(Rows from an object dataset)
------------------------------------------------------------

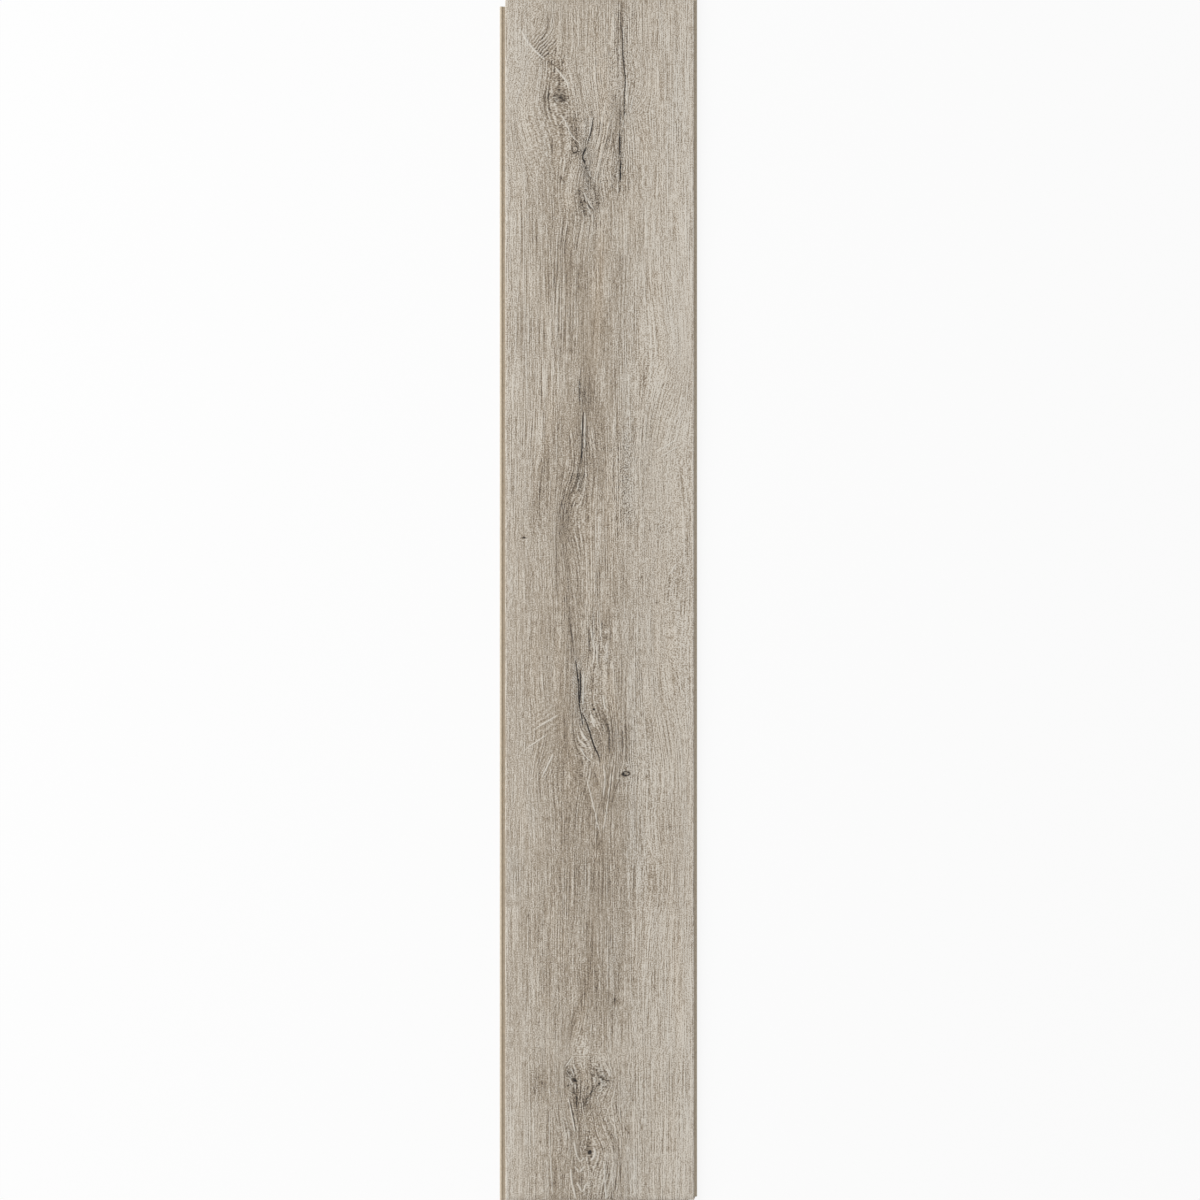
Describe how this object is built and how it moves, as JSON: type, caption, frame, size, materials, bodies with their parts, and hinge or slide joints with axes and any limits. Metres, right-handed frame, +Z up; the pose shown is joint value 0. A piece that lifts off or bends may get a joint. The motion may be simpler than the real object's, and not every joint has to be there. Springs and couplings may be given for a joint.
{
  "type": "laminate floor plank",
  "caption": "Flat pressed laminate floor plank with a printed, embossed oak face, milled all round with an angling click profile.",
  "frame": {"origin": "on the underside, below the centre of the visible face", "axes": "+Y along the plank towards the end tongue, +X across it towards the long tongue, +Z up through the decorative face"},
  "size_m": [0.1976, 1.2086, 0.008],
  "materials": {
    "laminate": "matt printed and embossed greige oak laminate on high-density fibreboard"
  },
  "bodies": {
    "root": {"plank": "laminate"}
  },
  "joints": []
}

------------------------------------------------------------

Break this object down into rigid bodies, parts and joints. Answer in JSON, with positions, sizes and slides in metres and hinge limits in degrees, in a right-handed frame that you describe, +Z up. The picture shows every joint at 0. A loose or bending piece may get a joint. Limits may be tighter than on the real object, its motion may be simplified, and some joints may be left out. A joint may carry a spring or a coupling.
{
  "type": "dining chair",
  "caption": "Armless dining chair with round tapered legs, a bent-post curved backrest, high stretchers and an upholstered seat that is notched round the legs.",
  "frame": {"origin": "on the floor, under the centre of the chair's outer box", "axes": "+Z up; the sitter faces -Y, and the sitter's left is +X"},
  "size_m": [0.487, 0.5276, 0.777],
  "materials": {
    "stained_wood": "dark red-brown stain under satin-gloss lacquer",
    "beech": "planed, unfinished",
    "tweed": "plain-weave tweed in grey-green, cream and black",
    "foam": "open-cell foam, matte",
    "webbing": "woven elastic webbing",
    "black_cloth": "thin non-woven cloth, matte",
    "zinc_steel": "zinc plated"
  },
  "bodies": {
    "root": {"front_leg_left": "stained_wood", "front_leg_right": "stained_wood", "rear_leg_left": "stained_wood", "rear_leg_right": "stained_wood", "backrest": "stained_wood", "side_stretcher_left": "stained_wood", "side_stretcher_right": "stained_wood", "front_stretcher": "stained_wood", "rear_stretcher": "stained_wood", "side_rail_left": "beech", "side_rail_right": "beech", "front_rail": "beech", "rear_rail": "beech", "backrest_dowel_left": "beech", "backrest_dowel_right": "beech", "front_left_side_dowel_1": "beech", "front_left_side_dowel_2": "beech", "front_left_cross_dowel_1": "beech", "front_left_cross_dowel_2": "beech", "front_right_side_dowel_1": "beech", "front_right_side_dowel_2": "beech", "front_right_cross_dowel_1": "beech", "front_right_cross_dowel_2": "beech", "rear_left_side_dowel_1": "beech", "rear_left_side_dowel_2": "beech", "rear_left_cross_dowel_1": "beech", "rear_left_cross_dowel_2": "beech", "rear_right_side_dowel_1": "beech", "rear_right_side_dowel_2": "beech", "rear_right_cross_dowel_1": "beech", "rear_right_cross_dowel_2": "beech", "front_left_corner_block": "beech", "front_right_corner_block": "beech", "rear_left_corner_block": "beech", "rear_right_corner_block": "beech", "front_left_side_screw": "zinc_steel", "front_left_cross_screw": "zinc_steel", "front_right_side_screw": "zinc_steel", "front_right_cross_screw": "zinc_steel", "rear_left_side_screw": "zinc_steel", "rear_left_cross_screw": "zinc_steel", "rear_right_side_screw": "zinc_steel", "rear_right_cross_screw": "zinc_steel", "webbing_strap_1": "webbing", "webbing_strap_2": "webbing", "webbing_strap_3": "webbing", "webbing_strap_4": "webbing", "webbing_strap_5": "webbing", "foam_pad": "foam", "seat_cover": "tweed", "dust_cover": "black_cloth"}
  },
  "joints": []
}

------------------------------------------------------------

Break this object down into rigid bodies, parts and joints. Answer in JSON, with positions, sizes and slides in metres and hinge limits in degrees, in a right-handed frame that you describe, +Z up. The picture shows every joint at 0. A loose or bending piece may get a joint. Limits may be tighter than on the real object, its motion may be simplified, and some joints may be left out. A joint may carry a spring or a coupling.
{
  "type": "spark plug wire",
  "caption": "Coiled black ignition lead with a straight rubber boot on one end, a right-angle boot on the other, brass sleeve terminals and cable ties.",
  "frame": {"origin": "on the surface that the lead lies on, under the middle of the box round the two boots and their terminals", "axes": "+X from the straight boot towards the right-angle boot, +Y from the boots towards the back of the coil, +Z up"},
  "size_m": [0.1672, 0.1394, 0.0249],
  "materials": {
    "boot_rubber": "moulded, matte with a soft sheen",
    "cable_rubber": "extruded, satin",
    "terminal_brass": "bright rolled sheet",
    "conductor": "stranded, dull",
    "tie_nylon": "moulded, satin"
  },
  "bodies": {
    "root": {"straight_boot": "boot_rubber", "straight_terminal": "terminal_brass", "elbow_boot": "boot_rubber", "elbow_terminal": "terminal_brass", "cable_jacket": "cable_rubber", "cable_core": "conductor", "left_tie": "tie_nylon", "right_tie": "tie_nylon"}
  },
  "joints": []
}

------------------------------------------------------------

== What to do ==
Only lines with the string "type" belong in your answer; copy each one.

== Answer for this exercise ==
Describe how this object is built and how it moves, as JSON: type, caption, frame, size, materials, bodies with their parts, and hinge or slide joints with axes and any limits. Metres, right-handed frame, +Z up; the pose shown is joint value 0. A piece that lifts off or bends may get a joint. The motion may be simpler than the real object's, and not every joint has to be there. Springs and couplings may be given for a joint.
  "type": "laminate floor plank",
  "type": "dining chair",
  "type": "spark plug wire",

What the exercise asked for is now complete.